▸ **Challenge**: The lines to print start at the one containing "holes.append(vent_hole())" and end at the one containing "bpy.context.scene.collection.objects.link(empty)"; print them exactly, ends included, and only them.

▸ **Recorded data**:
## Start
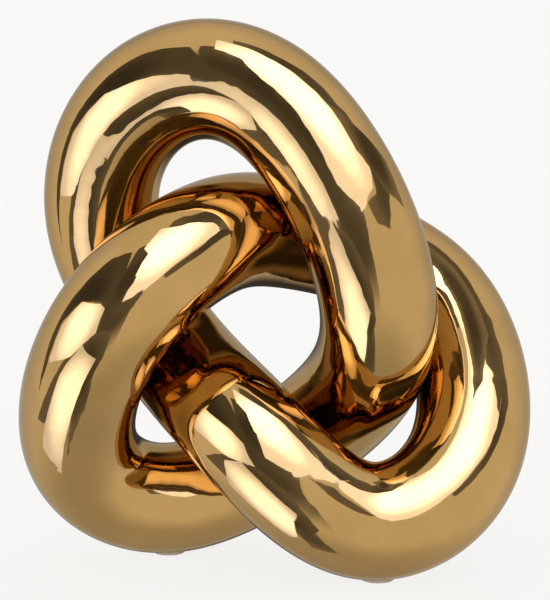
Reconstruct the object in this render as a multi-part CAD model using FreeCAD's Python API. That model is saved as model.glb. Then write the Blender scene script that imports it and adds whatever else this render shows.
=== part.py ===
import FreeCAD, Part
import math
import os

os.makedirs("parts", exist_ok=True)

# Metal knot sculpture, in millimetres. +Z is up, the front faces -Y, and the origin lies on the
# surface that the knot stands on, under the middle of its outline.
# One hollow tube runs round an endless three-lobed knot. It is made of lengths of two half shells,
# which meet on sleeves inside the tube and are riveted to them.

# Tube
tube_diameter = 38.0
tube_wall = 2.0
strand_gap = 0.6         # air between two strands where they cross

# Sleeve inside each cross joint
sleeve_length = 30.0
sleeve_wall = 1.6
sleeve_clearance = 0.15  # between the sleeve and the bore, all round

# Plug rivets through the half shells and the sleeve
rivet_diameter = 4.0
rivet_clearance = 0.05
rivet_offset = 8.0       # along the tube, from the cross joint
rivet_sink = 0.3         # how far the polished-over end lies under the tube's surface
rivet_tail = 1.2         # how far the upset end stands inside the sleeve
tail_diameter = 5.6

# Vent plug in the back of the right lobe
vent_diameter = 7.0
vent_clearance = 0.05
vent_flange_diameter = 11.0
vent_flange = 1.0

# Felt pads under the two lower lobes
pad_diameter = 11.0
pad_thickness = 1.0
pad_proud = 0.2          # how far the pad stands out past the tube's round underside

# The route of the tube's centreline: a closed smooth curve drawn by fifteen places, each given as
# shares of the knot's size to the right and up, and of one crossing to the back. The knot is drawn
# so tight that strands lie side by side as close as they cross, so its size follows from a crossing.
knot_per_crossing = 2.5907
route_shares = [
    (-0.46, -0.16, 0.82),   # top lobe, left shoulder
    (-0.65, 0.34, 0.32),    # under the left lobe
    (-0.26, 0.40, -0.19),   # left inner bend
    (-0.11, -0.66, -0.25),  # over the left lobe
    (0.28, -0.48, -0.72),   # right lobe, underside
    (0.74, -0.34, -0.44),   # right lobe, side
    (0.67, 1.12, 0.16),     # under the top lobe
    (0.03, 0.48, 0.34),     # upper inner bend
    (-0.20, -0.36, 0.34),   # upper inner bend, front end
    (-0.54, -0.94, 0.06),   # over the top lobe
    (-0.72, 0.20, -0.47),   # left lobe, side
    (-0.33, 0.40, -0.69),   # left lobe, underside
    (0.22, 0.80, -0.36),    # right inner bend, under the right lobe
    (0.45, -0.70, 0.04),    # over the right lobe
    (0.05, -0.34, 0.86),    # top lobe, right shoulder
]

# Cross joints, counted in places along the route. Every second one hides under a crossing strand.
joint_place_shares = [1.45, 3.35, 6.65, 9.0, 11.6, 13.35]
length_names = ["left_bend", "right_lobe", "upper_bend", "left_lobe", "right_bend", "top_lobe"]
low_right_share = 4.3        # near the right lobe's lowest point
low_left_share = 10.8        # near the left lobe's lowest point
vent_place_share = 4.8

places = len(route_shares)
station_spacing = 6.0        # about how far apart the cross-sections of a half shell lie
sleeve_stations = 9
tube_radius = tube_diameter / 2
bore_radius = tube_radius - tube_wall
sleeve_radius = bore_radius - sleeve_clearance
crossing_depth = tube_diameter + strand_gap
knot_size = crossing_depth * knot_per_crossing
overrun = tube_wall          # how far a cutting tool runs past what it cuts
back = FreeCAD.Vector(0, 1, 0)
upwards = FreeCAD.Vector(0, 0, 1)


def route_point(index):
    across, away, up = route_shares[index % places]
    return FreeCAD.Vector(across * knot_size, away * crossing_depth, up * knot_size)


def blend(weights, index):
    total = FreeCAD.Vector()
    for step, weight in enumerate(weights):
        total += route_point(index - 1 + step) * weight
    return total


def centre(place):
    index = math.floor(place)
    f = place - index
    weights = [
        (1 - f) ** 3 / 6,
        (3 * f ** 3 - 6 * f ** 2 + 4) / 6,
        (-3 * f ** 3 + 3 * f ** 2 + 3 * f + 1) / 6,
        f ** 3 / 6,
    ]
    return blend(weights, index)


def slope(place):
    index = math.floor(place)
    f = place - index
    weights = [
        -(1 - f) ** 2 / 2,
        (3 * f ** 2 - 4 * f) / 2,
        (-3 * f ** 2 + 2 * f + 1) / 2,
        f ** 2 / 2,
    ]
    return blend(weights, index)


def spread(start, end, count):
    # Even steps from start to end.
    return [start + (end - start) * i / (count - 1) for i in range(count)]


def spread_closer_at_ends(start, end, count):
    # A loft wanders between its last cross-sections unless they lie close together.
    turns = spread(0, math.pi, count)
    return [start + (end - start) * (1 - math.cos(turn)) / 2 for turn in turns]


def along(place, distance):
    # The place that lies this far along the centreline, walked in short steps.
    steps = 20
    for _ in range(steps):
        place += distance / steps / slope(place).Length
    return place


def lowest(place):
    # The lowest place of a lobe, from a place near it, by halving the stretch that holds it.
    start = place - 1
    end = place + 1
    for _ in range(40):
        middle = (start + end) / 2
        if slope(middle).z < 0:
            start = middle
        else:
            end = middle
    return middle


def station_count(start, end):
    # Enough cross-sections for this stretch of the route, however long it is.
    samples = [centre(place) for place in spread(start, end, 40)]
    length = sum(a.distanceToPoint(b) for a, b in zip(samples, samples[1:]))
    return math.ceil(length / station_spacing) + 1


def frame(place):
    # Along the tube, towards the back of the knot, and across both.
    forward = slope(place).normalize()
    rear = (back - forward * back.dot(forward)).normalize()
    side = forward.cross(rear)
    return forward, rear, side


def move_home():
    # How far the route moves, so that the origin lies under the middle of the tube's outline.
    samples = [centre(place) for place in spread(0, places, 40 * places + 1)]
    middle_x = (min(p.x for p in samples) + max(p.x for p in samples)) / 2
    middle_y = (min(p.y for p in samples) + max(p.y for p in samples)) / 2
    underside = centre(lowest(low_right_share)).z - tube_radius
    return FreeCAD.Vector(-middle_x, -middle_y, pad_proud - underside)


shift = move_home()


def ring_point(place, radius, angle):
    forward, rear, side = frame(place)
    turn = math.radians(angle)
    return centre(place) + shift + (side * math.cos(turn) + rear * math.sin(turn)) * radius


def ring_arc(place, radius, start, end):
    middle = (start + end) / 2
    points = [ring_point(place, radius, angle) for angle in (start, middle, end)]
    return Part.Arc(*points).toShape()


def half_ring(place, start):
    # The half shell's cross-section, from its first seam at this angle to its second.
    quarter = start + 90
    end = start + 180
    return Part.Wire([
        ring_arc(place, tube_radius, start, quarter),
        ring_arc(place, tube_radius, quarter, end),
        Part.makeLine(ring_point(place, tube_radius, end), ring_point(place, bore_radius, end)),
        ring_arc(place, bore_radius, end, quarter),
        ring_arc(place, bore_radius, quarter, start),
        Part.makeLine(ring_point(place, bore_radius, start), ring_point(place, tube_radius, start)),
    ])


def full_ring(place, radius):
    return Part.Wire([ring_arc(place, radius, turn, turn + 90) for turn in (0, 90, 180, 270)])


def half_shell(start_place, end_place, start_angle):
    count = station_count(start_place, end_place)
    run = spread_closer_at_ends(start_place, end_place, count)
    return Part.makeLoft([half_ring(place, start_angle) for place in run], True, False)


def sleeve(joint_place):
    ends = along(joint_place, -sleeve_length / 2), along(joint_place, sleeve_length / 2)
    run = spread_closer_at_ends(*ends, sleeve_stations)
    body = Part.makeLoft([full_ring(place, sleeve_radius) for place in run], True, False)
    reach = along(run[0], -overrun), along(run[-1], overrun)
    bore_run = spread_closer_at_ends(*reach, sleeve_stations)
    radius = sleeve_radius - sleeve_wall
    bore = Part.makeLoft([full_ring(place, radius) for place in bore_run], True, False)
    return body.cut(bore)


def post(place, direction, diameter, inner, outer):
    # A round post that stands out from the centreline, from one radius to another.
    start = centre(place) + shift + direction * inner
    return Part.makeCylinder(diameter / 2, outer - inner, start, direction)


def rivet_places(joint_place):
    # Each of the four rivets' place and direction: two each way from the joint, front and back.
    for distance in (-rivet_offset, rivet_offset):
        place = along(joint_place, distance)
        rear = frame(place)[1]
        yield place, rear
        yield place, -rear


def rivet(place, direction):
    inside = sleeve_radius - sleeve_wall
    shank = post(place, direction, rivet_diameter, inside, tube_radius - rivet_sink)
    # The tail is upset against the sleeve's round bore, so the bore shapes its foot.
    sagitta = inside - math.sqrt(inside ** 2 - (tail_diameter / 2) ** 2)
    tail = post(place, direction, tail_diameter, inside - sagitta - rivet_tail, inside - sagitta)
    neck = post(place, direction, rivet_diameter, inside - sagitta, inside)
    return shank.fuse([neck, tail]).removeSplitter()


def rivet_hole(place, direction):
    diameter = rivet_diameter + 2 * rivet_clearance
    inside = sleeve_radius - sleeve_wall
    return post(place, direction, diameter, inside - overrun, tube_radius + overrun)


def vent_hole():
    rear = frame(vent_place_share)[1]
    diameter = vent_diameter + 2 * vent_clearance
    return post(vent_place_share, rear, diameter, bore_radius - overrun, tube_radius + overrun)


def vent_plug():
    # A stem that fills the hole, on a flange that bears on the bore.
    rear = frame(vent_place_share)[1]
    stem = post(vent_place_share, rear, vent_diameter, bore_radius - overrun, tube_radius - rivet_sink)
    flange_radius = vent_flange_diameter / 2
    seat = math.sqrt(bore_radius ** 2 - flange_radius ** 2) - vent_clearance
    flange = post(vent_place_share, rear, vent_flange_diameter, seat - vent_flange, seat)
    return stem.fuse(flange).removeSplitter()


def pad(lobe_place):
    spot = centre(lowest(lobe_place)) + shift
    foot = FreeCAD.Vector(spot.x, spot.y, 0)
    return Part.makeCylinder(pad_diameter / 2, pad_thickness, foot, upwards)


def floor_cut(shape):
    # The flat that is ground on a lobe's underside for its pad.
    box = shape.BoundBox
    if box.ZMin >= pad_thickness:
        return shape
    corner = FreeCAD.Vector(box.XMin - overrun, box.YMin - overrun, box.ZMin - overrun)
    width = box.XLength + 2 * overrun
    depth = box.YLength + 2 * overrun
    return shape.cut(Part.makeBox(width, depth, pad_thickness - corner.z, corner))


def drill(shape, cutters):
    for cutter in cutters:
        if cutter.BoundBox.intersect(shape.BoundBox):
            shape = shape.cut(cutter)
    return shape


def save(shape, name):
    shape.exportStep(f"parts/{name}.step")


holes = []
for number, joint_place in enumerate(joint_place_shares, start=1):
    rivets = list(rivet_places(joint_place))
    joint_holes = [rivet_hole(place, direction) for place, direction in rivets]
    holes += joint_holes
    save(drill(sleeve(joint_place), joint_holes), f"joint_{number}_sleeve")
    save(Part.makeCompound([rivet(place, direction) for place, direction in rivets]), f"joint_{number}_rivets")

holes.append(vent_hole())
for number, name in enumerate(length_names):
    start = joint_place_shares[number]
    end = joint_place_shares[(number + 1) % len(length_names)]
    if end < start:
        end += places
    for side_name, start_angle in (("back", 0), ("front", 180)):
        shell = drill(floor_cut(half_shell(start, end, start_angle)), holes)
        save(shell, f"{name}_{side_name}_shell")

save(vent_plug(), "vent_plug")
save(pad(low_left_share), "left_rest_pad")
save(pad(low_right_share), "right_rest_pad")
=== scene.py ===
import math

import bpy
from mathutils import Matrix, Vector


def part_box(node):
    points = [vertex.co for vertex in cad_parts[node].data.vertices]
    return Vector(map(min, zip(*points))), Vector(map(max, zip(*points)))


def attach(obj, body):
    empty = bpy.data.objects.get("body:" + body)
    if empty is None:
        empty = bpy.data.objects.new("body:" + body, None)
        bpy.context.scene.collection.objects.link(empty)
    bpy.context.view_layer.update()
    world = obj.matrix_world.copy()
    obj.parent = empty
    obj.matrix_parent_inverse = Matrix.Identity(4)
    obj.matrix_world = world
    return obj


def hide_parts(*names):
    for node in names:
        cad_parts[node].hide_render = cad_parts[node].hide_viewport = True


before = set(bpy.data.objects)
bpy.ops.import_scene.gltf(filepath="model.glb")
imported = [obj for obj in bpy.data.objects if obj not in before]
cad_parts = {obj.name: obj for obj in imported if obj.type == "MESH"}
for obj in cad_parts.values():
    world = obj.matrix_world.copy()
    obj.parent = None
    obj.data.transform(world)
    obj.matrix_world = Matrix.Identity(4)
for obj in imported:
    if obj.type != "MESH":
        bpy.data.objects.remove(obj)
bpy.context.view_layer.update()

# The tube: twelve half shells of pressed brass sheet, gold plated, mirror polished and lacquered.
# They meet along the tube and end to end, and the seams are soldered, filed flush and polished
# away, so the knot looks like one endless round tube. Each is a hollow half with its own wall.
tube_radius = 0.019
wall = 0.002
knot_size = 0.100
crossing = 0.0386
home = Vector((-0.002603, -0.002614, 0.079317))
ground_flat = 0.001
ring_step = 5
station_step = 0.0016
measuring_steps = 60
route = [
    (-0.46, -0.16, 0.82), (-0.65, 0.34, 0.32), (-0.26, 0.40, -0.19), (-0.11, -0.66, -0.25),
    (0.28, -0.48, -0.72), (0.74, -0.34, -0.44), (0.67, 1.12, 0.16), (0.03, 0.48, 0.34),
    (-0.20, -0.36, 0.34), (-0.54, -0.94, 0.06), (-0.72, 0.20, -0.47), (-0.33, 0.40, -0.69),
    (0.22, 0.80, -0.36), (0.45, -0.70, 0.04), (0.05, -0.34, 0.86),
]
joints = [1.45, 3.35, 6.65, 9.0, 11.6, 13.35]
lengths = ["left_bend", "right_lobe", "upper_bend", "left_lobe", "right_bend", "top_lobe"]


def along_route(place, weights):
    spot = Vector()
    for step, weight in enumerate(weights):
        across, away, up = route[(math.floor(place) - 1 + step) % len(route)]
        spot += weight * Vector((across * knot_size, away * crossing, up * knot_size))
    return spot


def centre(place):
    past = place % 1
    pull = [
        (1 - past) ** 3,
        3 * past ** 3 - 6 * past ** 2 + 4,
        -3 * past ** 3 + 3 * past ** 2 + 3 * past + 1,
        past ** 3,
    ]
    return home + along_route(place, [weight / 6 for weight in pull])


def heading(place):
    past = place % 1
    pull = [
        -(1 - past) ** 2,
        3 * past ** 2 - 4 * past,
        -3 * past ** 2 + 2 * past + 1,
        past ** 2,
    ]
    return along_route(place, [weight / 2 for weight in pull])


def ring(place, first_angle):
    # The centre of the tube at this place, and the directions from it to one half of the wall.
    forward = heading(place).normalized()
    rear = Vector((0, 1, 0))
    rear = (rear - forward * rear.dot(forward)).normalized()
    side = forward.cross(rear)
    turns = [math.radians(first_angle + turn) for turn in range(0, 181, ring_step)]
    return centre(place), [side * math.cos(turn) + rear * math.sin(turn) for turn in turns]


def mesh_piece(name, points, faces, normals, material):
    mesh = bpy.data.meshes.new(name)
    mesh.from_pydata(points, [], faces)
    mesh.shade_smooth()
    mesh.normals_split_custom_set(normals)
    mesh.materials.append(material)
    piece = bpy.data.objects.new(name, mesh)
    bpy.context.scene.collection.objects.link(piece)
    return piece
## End
▸ **Completed task**:
holes.append(vent_hole())
for number, name in enumerate(length_names):
    start = joint_place_shares[number]
    end = joint_place_shares[(number + 1) % len(length_names)]
    if end < start:
        end += places
    for side_name, start_angle in (("back", 0), ("front", 180)):
        shell = drill(floor_cut(half_shell(start, end, start_angle)), holes)
        save(shell, f"{name}_{side_name}_shell")

save(vent_plug(), "vent_plug")
save(pad(low_left_share), "left_rest_pad")
save(pad(low_right_share), "right_rest_pad")
=== scene.py ===
import math

import bpy
from mathutils import Matrix, Vector


def part_box(node):
    points = [vertex.co for vertex in cad_parts[node].data.vertices]
    return Vector(map(min, zip(*points))), Vector(map(max, zip(*points)))


def attach(obj, body):
    empty = bpy.data.objects.get("body:" + body)
    if empty is None:
        empty = bpy.data.objects.new("body:" + body, None)
        bpy.context.scene.collection.objects.link(empty)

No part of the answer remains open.